> _The problem_
Note how many lines contain "Identity" and give that number, with nothing else.

> _Data lines_
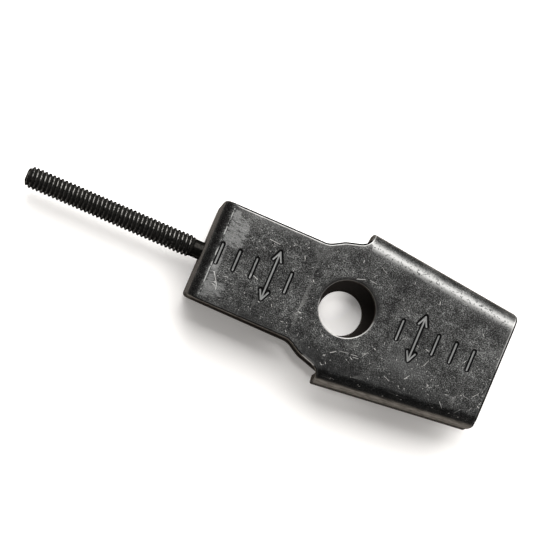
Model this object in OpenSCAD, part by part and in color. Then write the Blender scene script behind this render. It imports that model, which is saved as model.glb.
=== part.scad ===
// Chain adjuster for a motorcycle rear axle, in millimetres.
// One strip of steel is folded into a U: a marked front plate, an end wall and a rear plate.
// A bolt stands out of the end wall, with its head inside the fold.
// The axle passes through both plates. The origin is on the axle's axis, at the back of the
// rear plate. +Z points out of the marked front plate, and +X to the open mouth.

/* [Folded body] */
// Sheet thickness
sheet_t = 2.5; // [1.5:0.1:3]
// Depth over the two plates
body_depth = 18; // [17:0.5:24]
// Distance from the axle's axis to the outside of the end wall
end_reach = 41.5; // [38:0.5:60]
// Distance from the axle's axis to the open mouth
mouth_reach = 43.7; // [40:0.1:60]
// Width of the narrow part of the front plate
narrow_w = 28; // [24:0.5:30]
// Outer radius of the folds at the end wall
end_fold_r = 3.3; // [3.2:0.1:4]
// Radius of the corners at the end wall, seen from the front
end_corner_r = 1.8; // [0.5:0.1:4]

/* [Flanges] */
// Width across the flanges, level with the axle
wide_w = 43.4; // [40:0.2:50]
// Angle by which each flange closes in towards the mouth
flange_taper = 6.47; // [5:0.01:7.1]
// Depth of the flanges, measured from the front face
flange_depth = 9.5; // [7:0.5:13]
// Outer radius of the flange folds
flange_fold_r = 4; // [3.2:0.1:5]
// Distance from the axle's axis back to the cut end of the flanges
flange_start = 0.9; // [0.3:0.1:3]
// Radius of the flange corners at the mouth
mouth_corner_r = 1.8; // [0.5:0.1:4]

/* [Shoulders] */
// Distance from the axle to where the narrow edge turns outward
shoulder_reach = 11.3; // [10:0.1:14]
// Distance from the axle to the bend in the shoulder
brow_reach = 7.4; // [5:0.1:9]
// How far the notch before a flange lies inside the flange's outer face, level with the axle
notch_depth = 3.4; // [3.2:0.1:4]
// Share of the rise from the narrow edge to the notch that lies before the bend in the shoulder
brow_share = 0.53; // [0.4:0.01:0.7]
// Radius where the narrow edge turns outward
shoulder_r = 5; // [1:0.5:8]
// Radius at the bend in the shoulder
brow_r = 6; // [1:0.5:8]
// Radius in the notch before a flange
notch_r = 2.4; // [0.5:0.1:2.5]
// Radius of the sharp front corner of a flange
flange_corner_r = 0.6; // [0.2:0.1:0.8]

/* [Rear plate] */
// How far the rear plate's edge lies inside the front plate's, in the narrow part and the shoulder
rear_inset = 0.8; // [0.2:0.1:3]
// How much nearer to the axle the rear plate's shoulder lies
rear_lag = 1.2; // [0.5:0.1:1.5]
// Room between the rear plate's edge and the inside of the flanges, seen from the front
rear_clear = 0.4; // [0.2:0.1:2]

/* [Axle holes] */
// Diameter of the hole in the front plate
front_hole_d = 15.5; // [13:0.1:20]
// Diameter of the hole in the rear plate, for the axle
rear_hole_d = 12.2; // [10:0.1:17.5]

/* [Index marks] */
// Distance between two marks along the body
mark_pitch = 5.1; // [4:0.1:5.5]
// Distance from the middle of all the marks to the nearest mark on each side
first_mark = 16.3; // [14:0.1:17]
// Where the middle of all the marks lies, from the axle towards the mouth
mark_shift = -1.1; // [-2:0.1:2]
// Length of a plain mark
mark_len = 6; // [3:0.1:8]
// Width of the stamped grooves
groove_w = 0.95; // [0.6:0.05:1.2]
// Depth of the stamped grooves
groove_depth = 0.35; // [0.1:0.05:0.6]
// Length of a double-headed arrow
arrow_len = 14.5; // [10:0.1:18]
// Length of one stroke of an arrow's head
barb_len = 3.8; // [2:0.1:4.5]
// Angle between an arrow's shaft and one stroke of its head
barb_angle = 25; // [15:1:35]

/* [Bolt] */
// Thread diameter
thread_d = 6; // [5:1:6]
// Thread pitch, which sets the tip's chamfer and the shallow run-out
thread_pitch = 1; // [0.5:0.05:1.25]
// How far the bolt stands out of the end wall
bolt_reach = 50.7; // [30:0.5:80]
// Length of the plain shank outside the end wall
shank_out = 2.8; // [1:0.1:10]
// Diameter of the plain shank
shank_d = 4.9; // [4.5:0.1:4.9]
// Width of the hexagon head across its flats
head_flats = 10; // [8:0.5:10]
// Height of the head
head_h = 4; // [3:0.5:6]
// Clearance all round between the thread and its hole in the end wall
bolt_clear = 0.2; // [0.1:0.05:0.4]
// Gap between the head's rear flat and the fold inside the rear plate
head_clear = 0.1; // [0.05:0.05:1]

/* [Hidden] */
// Steps in each rounded corner of an outline
corner_steps = 10;
// How far a cutting shape runs past the surface that it cuts
over = 1;
$fn = 96;

fold_in_r = end_fold_r - sheet_t;
narrow_half = narrow_w / 2;
notch_half = wide_w / 2 - notch_depth;
brow_half = narrow_half + brow_share * (notch_half - narrow_half);
rear_narrow_half = narrow_half - rear_inset;
// Half width of the front plate's outline at x, where the flanges close in
function flange_half(x) = wide_w / 2 - x * tan(flange_taper);
// The same for the rear plate, which lies between the flanges
function rear_half(x) = flange_half(x) - (sheet_t + rear_clear) / cos(flange_taper);
// The bolt sits as low as its head can, against the fold inside the rear plate
bolt_z = sheet_t + fold_in_r + head_clear + head_flats / 2;
inner_x = -end_reach + sheet_t;
mark_count = 5;
// The second mark on each side of the axle is the arrow
arrow_place = 1;

// Point list of a polygon with rounded corners, from corners given as [x, y, radius]
function unit(v) = v / norm(v);
function rounded(corners) = [
    for (i = [0 : len(corners) - 1])
        let (
            n = len(corners),
            c = [corners[i][0], corners[i][1]],
            before = corners[(i + n - 1) % n],
            after = corners[(i + 1) % n],
            a = unit([before[0], before[1]] - c),
            b = unit([after[0], after[1]] - c),
            half = acos(a * b) / 2,
            r = corners[i][2],
            start = c + a * r / tan(half),
            centre = c + unit(a + b) * r / sin(half),
            from = start - centre,
            turn = (a[0] * b[1] - a[1] * b[0] > 0 ? -1 : 1) * (180 - 2 * half)
        )
        for (k = [0 : corner_steps])
            let (s = turn * k / corner_steps)
            centre + [from[0] * cos(s) - from[1] * sin(s), from[0] * sin(s) + from[1] * cos(s)]
];

// A list of corners above the axis, with its mirror image below it
function both_sides(upper) = concat(
    upper,
    [for (i = [len(upper) - 1 : -1 : 0]) [upper[i][0], -upper[i][1], upper[i][2]]]
);

front_corners = [
    [-end_reach, narrow_half, end_corner_r],
    [-shoulder_reach, narrow_half, shoulder_r],
    [-brow_reach, brow_half, brow_r],
    [-flange_start, notch_half, notch_r],
    [-flange_start, flange_half(-flange_start), flange_corner_r],
    [mouth_reach, flange_half(mouth_reach), mouth_corner_r]
];

// The rear plate's shoulder runs on at the front shoulder's slope until it meets its own wide edge
notch_slope = (notch_half - brow_half) / (brow_reach - flange_start);
rear_brow = [-brow_reach + rear_lag, brow_half - rear_inset];
rear_wide_x = (rear_half(0) - rear_brow[1] + notch_slope * rear_brow[0])
    / (notch_slope + tan(flange_taper));
rear_corners = [
    [-end_reach, rear_narrow_half, end_corner_r],
    [-shoulder_reach + rear_lag, rear_narrow_half, shoulder_r],
    [rear_brow[0], rear_brow[1], brow_r],
    [rear_wide_x, rear_half(rear_wide_x), notch_r],
    [mouth_reach, rear_half(mouth_reach), end_corner_r]
];

// Rectangle with round corners at its left end, for the side view of the fold
module left_rounded(x, z, length, height, r) {
    translate([x + r, z]) square([length - r, height]);
    translate([x, z + r]) square([2 * r, height - 2 * r]);
    translate([x + r, z + r]) circle(r);
    translate([x + r, z + height - r]) circle(r);
}

// Side view of the sheet that is folded round the end: two plates and the end wall
module fold_side() {
    difference() {
        left_rounded(-end_reach, 0, end_reach + mouth_reach, body_depth, end_fold_r);
        left_rounded(inner_x, sheet_t, mouth_reach - inner_x + over, body_depth - 2 * sheet_t, fold_in_r);
    }
}

// The folded strip at its full width, before its outline is cut
module fold_strip() {
    rotate([90, 0, 0])
        linear_extrude(wide_w, center = true)
            fold_side();
}

// Where the plain fold ends and the part with flanges begins, inside the straight narrow part
join_x = -shoulder_reach - shoulder_r;

// The end wall narrows from the front plate's width to the rear plate's. The limits run on past
// the join, so that the plain fold overlaps the part with flanges
module end_limits() {
    rotate([90, 0, 90])
        translate([0, 0, -end_reach - over])
            linear_extrude(end_reach + 2 * over + join_x)
                polygon([
                    [-rear_narrow_half, sheet_t], [rear_narrow_half, sheet_t],
                    [narrow_half, body_depth - sheet_t], [narrow_half, body_depth],
                    [-narrow_half, body_depth], [-narrow_half, body_depth - sheet_t]
                ]);
}

// Section through plate and flange, square to a flange's edge, whose outside is at zero
module flange_section() {
    low = body_depth - flange_depth;
    fold_z = body_depth - flange_fold_r;
    difference() {
        union() {
            translate([-wide_w, low]) square([wide_w - flange_fold_r, flange_depth]);
            translate([-flange_fold_r, low]) square([flange_fold_r, flange_depth - flange_fold_r]);
            translate([-flange_fold_r, fold_z]) circle(flange_fold_r);
        }
        translate([-wide_w - over, low - over])
            square([wide_w + over - flange_fold_r, flange_depth + over - sheet_t]);
        translate([-flange_fold_r, low - over])
            square([flange_fold_r - sheet_t, flange_depth + over - flange_fold_r]);
        translate([-flange_fold_r, fold_z]) circle(flange_fold_r - sheet_t);
    }
}

// Half of the front plate with its flange, along the flange's slanting edge
module front_half() {
    intersection() {
        translate([0, flange_half(0), 0])
            rotate([0, 0, -flange_taper])
                rotate([90, 0, 90])
                    translate([0, 0, -end_reach])
                        linear_extrude(end_reach + mouth_reach + wide_w)
                            flange_section();
        translate([join_x, 0, 0]) cube([mouth_reach - join_x, wide_w, body_depth]);
    }
}

// One stamped groove with round ends, lying along Y
module groove(length) {
    straight = length - groove_w;
    linear_extrude(groove_depth + over) {
        square([groove_w, straight], center = true);
        translate([0, straight / 2]) circle(groove_w / 2);
        translate([0, -straight / 2]) circle(groove_w / 2);
    }
}

// The shaft of an arrow and the two strokes at each of its ends
module arrow_mark() {
    groove(arrow_len);
    for (way = [-1, 1])
        for (side = [-1, 1])
            translate([0, way * (arrow_len - groove_w) / 2, 0])
                rotate([0, 0, (way > 0 ? 180 : 0) + side * barb_angle])
                    translate([0, (barb_len - groove_w) / 2, 0])
                        groove(barb_len);
}

// All the marks: four plain ones and an arrow on each side of the axle
module index_marks() {
    for (side = [-1, 1])
        for (i = [0 : mark_count - 1])
            translate([mark_shift + side * (first_mark + i * mark_pitch), 0, body_depth - groove_depth])
                if (i == arrow_place) arrow_mark();
                else groove(mark_len);
}

module adjuster_body() {
    color("#4a4b4c")
        difference() {
            union() {
                // Front plate with its two flanges, and the fold and end wall behind it
                intersection() {
                    linear_extrude(body_depth) polygon(rounded(both_sides(front_corners)));
                    union() {
                        front_half();
                        mirror([0, 1, 0]) front_half();
                        intersection() {
                            fold_strip();
                            end_limits();
                        }
                    }
                }
                // Rear plate
                intersection() {
                    fold_strip();
                    linear_extrude(sheet_t) polygon(rounded(both_sides(rear_corners)));
                }
            }
            translate([0, 0, body_depth / 2]) cylinder(d = front_hole_d, h = body_depth);
            translate([0, 0, -over]) cylinder(d = rear_hole_d, h = body_depth / 2);
            translate([-end_reach - over, 0, bolt_z])
                rotate([0, 90, 0])
                    cylinder(d = thread_d + 2 * bolt_clear, h = sheet_t + 2 * over);
            index_marks();
        }
}

// The bolt lies along X, with the underside of its head on the inside of the end wall
module adjuster_bolt() {
    thread_len = bolt_reach - shank_out;
    tip_chamfer = 0.8 * thread_pitch;
    run_out = (thread_d - shank_d) / 2;
    head_bevel = head_flats / 2 / cos(30) - head_flats / 2;
    color("#2b2b2d")
        translate([inner_x, 0, bolt_z])
            rotate([0, -90, 0]) {
                // Head: a hexagon with flats towards the two plates, its free corners bevelled
                intersection() {
                    rotate([0, 0, 30])
                        translate([0, 0, -head_h])
                            cylinder(d = head_flats / cos(30), h = head_h, $fn = 6);
                    union() {
                        translate([0, 0, -head_h])
                            cylinder(
                                d1 = head_flats,
                                d2 = head_flats / cos(30) + 2 * over,
                                h = (head_bevel + over) * tan(30)
                            );
                        translate([0, 0, -head_h + (head_bevel + over) * tan(30)])
                            cylinder(d = head_flats / cos(30) + 2 * over, h = head_h);
                    }
                }
                cylinder(d = shank_d, h = sheet_t + shank_out);
                translate([0, 0, sheet_t + shank_out])
                    cylinder(d1 = shank_d, d2 = thread_d, h = run_out);
                translate([0, 0, sheet_t + shank_out + run_out])
                    cylinder(d = thread_d, h = thread_len - run_out - tip_chamfer);
                translate([0, 0, sheet_t + bolt_reach - tip_chamfer])
                    cylinder(d1 = thread_d, d2 = thread_d - 2 * tip_chamfer, h = tip_chamfer);
            }
}

adjuster_body();
adjuster_bolt();
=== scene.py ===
"""Chain adjuster: the folded steel body with its stamped marks, and its threaded bolt."""

import math

import bpy
import numpy as np
from mathutils import Matrix, Vector
from mathutils.geometry import delaunay_2d_cdt


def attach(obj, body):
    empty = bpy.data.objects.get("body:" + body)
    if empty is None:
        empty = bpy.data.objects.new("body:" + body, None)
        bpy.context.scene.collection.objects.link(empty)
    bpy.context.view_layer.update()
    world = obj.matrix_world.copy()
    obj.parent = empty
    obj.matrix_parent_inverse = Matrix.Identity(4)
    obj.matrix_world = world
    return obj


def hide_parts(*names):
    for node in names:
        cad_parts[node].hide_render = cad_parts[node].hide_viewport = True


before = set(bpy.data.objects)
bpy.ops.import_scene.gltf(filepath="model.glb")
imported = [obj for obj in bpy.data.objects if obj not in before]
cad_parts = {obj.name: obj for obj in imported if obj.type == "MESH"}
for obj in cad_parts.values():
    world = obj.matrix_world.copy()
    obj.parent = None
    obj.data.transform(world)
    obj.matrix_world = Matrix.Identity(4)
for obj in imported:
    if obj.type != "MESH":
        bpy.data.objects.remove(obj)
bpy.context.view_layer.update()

MM = 0.001

# Sizes of the folded body, in millimetres
SHEET = 2.5
DEPTH = 18.0
END_REACH = 41.5
MOUTH_REACH = 43.7
NARROW_HALF = 14.0
REAR_NARROW_HALF = 13.2
END_FOLD_R = 3.3
WIDE_HALF = 21.7
TAPER = math.radians(6.47)
FLANGE_DEPTH = 9.5
FLANGE_R = 4.0
FLANGE_START = 0.9
MOUTH_CORNER_R = 1.2
FLANGE_CORNER_R = 0.6
REAR_INSET = 0.8
REAR_LAG = 1.2
REAR_CLEAR = 0.4
FRONT_HOLE_R = 7.75
REAR_HOLE_R = 6.1
BOLT_HOLE_R = 3.2
BOLT_Z = 8.4
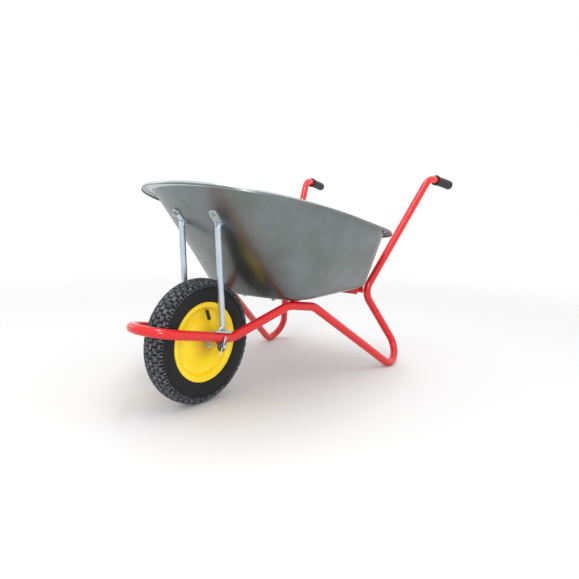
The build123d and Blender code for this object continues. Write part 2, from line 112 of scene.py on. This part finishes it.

> _The solution_
2